# TASK DIRECTIONS
Restate, word for word, every line of the data.
+++ DATA +++
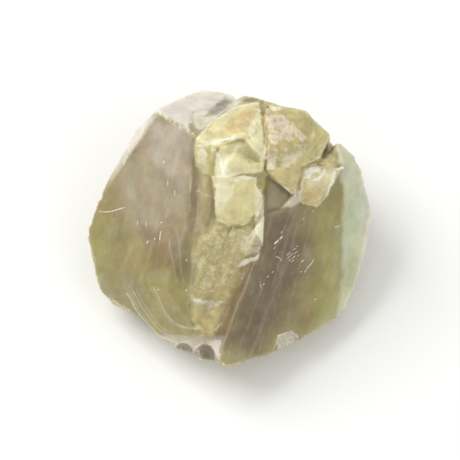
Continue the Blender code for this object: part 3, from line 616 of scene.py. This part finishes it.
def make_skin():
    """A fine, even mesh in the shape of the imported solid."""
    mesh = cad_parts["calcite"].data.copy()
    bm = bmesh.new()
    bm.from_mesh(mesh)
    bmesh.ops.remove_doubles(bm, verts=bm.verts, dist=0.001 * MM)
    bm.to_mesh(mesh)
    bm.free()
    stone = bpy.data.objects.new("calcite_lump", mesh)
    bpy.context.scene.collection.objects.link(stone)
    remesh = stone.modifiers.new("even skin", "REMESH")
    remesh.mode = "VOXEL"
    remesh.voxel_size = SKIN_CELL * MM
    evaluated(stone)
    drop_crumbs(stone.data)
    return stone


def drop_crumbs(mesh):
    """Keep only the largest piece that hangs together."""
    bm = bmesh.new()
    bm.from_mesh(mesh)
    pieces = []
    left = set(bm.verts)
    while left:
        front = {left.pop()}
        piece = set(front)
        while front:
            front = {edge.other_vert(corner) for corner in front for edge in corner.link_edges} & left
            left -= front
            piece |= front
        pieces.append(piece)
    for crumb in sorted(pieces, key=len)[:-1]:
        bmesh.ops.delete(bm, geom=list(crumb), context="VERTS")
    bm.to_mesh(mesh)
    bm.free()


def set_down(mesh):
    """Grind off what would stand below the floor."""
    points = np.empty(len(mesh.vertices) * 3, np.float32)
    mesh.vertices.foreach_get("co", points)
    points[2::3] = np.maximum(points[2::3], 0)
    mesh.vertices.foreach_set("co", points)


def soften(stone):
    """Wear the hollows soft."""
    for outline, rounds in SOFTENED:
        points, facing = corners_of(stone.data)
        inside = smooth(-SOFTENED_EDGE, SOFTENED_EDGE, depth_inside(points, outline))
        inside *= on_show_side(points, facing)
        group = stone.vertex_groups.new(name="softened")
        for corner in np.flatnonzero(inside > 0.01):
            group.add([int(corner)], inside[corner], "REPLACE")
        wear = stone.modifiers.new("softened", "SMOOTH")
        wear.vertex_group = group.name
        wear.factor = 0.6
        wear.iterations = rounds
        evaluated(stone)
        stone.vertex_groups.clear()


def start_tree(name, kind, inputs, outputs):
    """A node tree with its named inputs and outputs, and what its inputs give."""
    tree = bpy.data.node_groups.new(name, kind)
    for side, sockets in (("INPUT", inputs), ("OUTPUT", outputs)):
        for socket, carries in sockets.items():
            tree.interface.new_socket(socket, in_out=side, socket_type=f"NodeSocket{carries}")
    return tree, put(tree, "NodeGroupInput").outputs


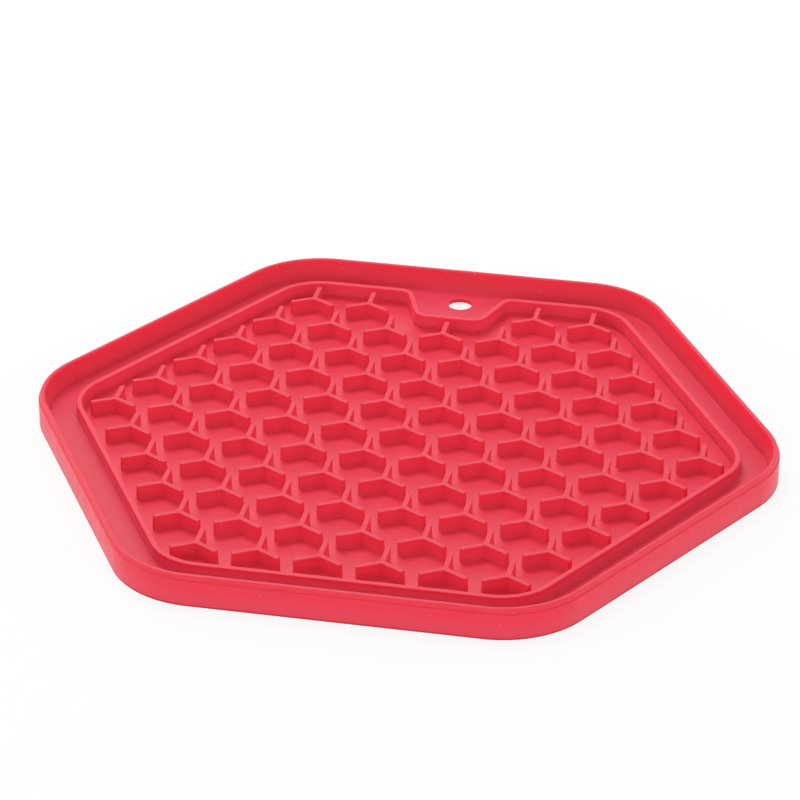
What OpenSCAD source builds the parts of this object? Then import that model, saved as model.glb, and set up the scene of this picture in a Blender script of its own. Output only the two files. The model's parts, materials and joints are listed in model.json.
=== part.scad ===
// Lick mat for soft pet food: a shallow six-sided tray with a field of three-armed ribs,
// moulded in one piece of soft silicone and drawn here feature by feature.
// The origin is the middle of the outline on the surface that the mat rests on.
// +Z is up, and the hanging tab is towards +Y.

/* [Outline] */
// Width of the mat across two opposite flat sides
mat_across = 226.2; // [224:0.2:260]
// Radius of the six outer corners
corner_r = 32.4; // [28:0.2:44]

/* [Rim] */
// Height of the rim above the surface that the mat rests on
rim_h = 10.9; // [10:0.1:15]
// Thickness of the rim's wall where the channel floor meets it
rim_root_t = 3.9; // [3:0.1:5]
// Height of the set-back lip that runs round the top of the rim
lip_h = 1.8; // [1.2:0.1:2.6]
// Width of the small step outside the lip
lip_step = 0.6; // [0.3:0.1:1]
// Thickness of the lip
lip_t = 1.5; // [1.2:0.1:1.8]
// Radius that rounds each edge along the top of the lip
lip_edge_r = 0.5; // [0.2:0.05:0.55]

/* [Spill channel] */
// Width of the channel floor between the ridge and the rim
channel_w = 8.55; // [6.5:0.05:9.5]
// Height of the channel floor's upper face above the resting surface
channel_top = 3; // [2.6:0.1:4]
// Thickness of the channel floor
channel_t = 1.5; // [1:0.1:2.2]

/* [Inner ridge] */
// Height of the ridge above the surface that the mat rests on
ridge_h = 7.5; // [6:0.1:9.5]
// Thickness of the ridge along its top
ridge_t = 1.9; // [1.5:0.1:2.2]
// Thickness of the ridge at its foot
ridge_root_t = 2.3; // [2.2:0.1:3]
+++
# COMPLETE ANSWER
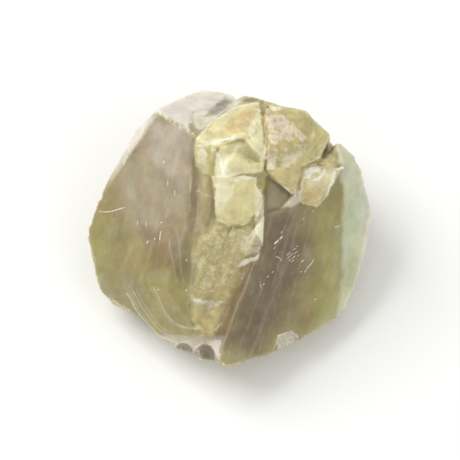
Continue the Blender code for this object: part 3, from line 616 of scene.py. This part finishes it.
def make_skin():
    """A fine, even mesh in the shape of the imported solid."""
    mesh = cad_parts["calcite"].data.copy()
    bm = bmesh.new()
    bm.from_mesh(mesh)
    bmesh.ops.remove_doubles(bm, verts=bm.verts, dist=0.001 * MM)
    bm.to_mesh(mesh)
    bm.free()
    stone = bpy.data.objects.new("calcite_lump", mesh)
    bpy.context.scene.collection.objects.link(stone)
    remesh = stone.modifiers.new("even skin", "REMESH")
    remesh.mode = "VOXEL"
    remesh.voxel_size = SKIN_CELL * MM
    evaluated(stone)
    drop_crumbs(stone.data)
    return stone


def drop_crumbs(mesh):
    """Keep only the largest piece that hangs together."""
    bm = bmesh.new()
    bm.from_mesh(mesh)
    pieces = []
    left = set(bm.verts)
    while left:
        front = {left.pop()}
        piece = set(front)
        while front:
            front = {edge.other_vert(corner) for corner in front for edge in corner.link_edges} & left
            left -= front
            piece |= front
        pieces.append(piece)
    for crumb in sorted(pieces, key=len)[:-1]:
        bmesh.ops.delete(bm, geom=list(crumb), context="VERTS")
    bm.to_mesh(mesh)
    bm.free()


def set_down(mesh):
    """Grind off what would stand below the floor."""
    points = np.empty(len(mesh.vertices) * 3, np.float32)
    mesh.vertices.foreach_get("co", points)
    points[2::3] = np.maximum(points[2::3], 0)
    mesh.vertices.foreach_set("co", points)


def soften(stone):
    """Wear the hollows soft."""
    for outline, rounds in SOFTENED:
        points, facing = corners_of(stone.data)
        inside = smooth(-SOFTENED_EDGE, SOFTENED_EDGE, depth_inside(points, outline))
        inside *= on_show_side(points, facing)
        group = stone.vertex_groups.new(name="softened")
        for corner in np.flatnonzero(inside > 0.01):
            group.add([int(corner)], inside[corner], "REPLACE")
        wear = stone.modifiers.new("softened", "SMOOTH")
        wear.vertex_group = group.name
        wear.factor = 0.6
        wear.iterations = rounds
        evaluated(stone)
        stone.vertex_groups.clear()


def start_tree(name, kind, inputs, outputs):
    """A node tree with its named inputs and outputs, and what its inputs give."""
    tree = bpy.data.node_groups.new(name, kind)
    for side, sockets in (("INPUT", inputs), ("OUTPUT", outputs)):
        for socket, carries in sockets.items():
            tree.interface.new_socket(socket, in_out=side, socket_type=f"NodeSocket{carries}")
    return tree, put(tree, "NodeGroupInput").outputs


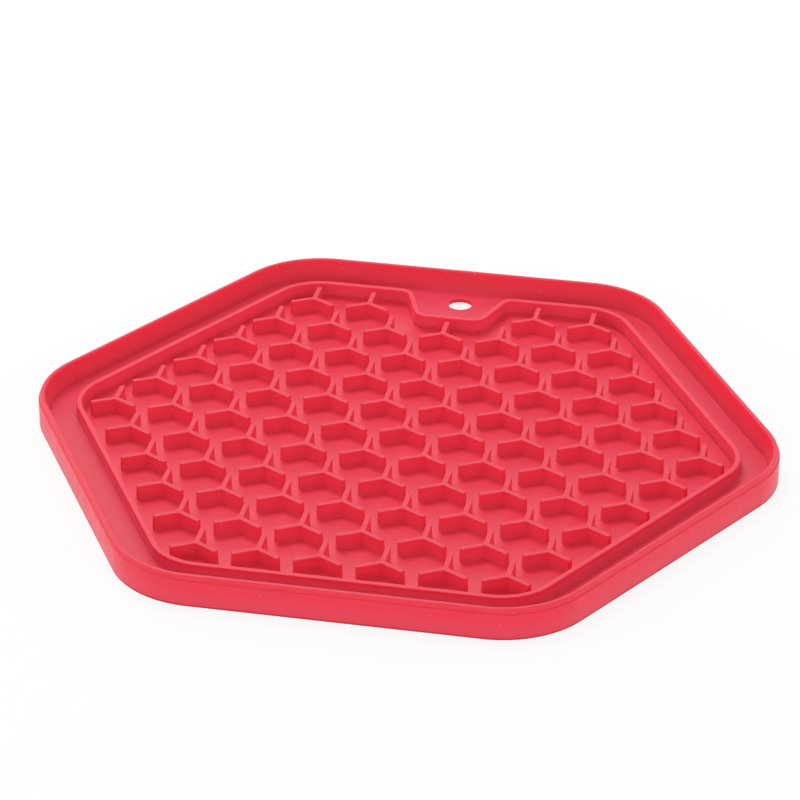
What OpenSCAD source builds the parts of this object? Then import that model, saved as model.glb, and set up the scene of this picture in a Blender script of its own. Output only the two files. The model's parts, materials and joints are listed in model.json.
=== part.scad ===
// Lick mat for soft pet food: a shallow six-sided tray with a field of three-armed ribs,
// moulded in one piece of soft silicone and drawn here feature by feature.
// The origin is the middle of the outline on the surface that the mat rests on.
// +Z is up, and the hanging tab is towards +Y.

/* [Outline] */
// Width of the mat across two opposite flat sides
mat_across = 226.2; // [224:0.2:260]
// Radius of the six outer corners
corner_r = 32.4; // [28:0.2:44]

/* [Rim] */
// Height of the rim above the surface that the mat rests on
rim_h = 10.9; // [10:0.1:15]
// Thickness of the rim's wall where the channel floor meets it
rim_root_t = 3.9; // [3:0.1:5]
// Height of the set-back lip that runs round the top of the rim
lip_h = 1.8; // [1.2:0.1:2.6]
// Width of the small step outside the lip
lip_step = 0.6; // [0.3:0.1:1]
// Thickness of the lip
lip_t = 1.5; // [1.2:0.1:1.8]
// Radius that rounds each edge along the top of the lip
lip_edge_r = 0.5; // [0.2:0.05:0.55]

/* [Spill channel] */
// Width of the channel floor between the ridge and the rim
channel_w = 8.55; // [6.5:0.05:9.5]
// Height of the channel floor's upper face above the resting surface
channel_top = 3; // [2.6:0.1:4]
// Thickness of the channel floor
channel_t = 1.5; // [1:0.1:2.2]

/* [Inner ridge] */
// Height of the ridge above the surface that the mat rests on
ridge_h = 7.5; // [6:0.1:9.5]
// Thickness of the ridge along its top
ridge_t = 1.9; // [1.5:0.1:2.2]
// Thickness of the ridge at its foot
ridge_root_t = 2.3; // [2.2:0.1:3]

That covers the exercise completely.